The once-only-imagined idea of mass affluent retail investors having the ability to invest like big-league institutional investors, such as Singapore’s GIC or South Korea’s National Pension Service, is slowly becoming a reality given the technological advances around blockchain and the tokenization of traditional assets that allow for better market access.

While flashier assets like cryptocurrencies have caught the mainstream news headlines, less noticed has been the importance of the underlying distributed ledger technology (DLT) that powers them and what it may mean to traditional forms of finance.

In general, asset tokenization involves converting rights and ownership of assets into a digital token, which can be verified on a distributed ledger guaranteeing transparent ownership. Unlike traditional fractionalization of assets, which is already prevalent in financial instruments like exchange-traded funds and mutual funds, asset tokenization can be applied at a finer level to both regulated financial instruments or tangible assets. Moreover, asset tokenization can be used for private market transactions, which are gaining interest from investors looking to diversify their portfolios.

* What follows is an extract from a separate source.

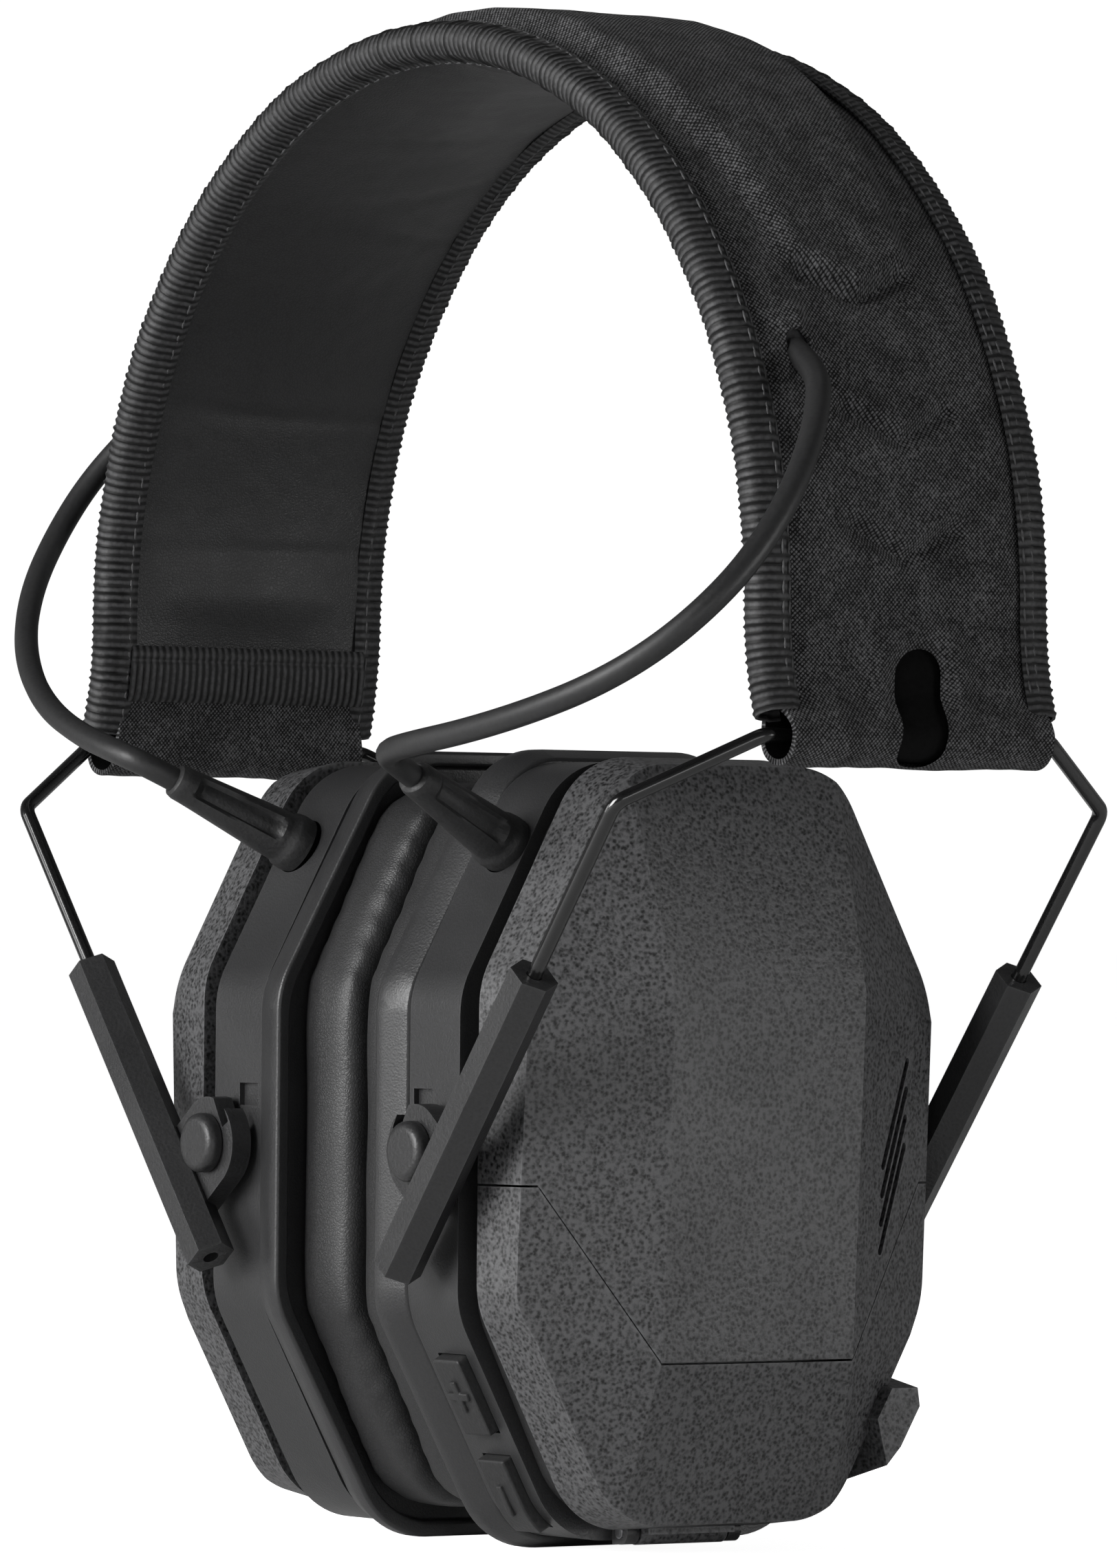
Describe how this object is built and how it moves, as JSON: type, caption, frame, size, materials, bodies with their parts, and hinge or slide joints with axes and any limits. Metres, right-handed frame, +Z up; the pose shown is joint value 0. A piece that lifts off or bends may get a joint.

“A good example of how tokenization could change the dynamic of numerous assets is in the fine art market,” states commentary from a BNY Mellon white paper. “The prohibitive prices that some artists command at auction means that only a highly restricted number of high-net-worth individuals have the means to invest in this asset, with the vast majority of retail investors unable to participate. Issuing tokens that represent a fractional ownership of an artwork may fundamentally change the situation.”

Other benefits of asset tokenization include reduced settlement times, as smart contracts can complete transactions 24/7, and the upgrading of traditional financial infrastructure that primarily relies on paper-based documents.

There will be a US$16 trillion business opportunity for the tokenization illiquid assets by 2030, according to a recent white paper by BCG, with the tokenized market predicted to be 10% of global GDP by 2030.

“On-chain asset tokenization presents an opportunity to obviate many of these barriers of asset illiquidity as well as the current modality of traditional fractionalization,” the BCG white paper explains. “[As well] on-chain asset tokenization helps reimagine the end-to-end process of finding and matching investors with investment opportunities – and the subsequent secondary market opportunities once an investment has been made.”

Though sentiment remains solid for the development of tokenized assets, challenges like regulatory guidance and awareness of the technology needs to be improved going into the future. Coordination between different regulatory entities, according to a report by the Asia Securities Industry and Financial Markets Association, will be key for the asset tokenization market going forward.  

“We are supportive of international regulatory cooperation towards a globally consistent and harmonized taxonomy, and classification and recognition of tokens, as this could aid with regulatory interpretation, application and compliance, particularly in cross-border applications,” it says.

The tokenization of assets is poised to grow, according to Singapore-based private market exchange ADDX, given the demand for mass affluent investors to build a better portfolio. “The realms of private market investment activities before tokenization used to be only for the high-net-worth individuals or institutions,” highlights Darius Liu, ADDX co-founder and chief operating officer, speaking during a virtual event organized by The Asset Event+. “Now with tokenization everyone can construct a portfolio like an institution.”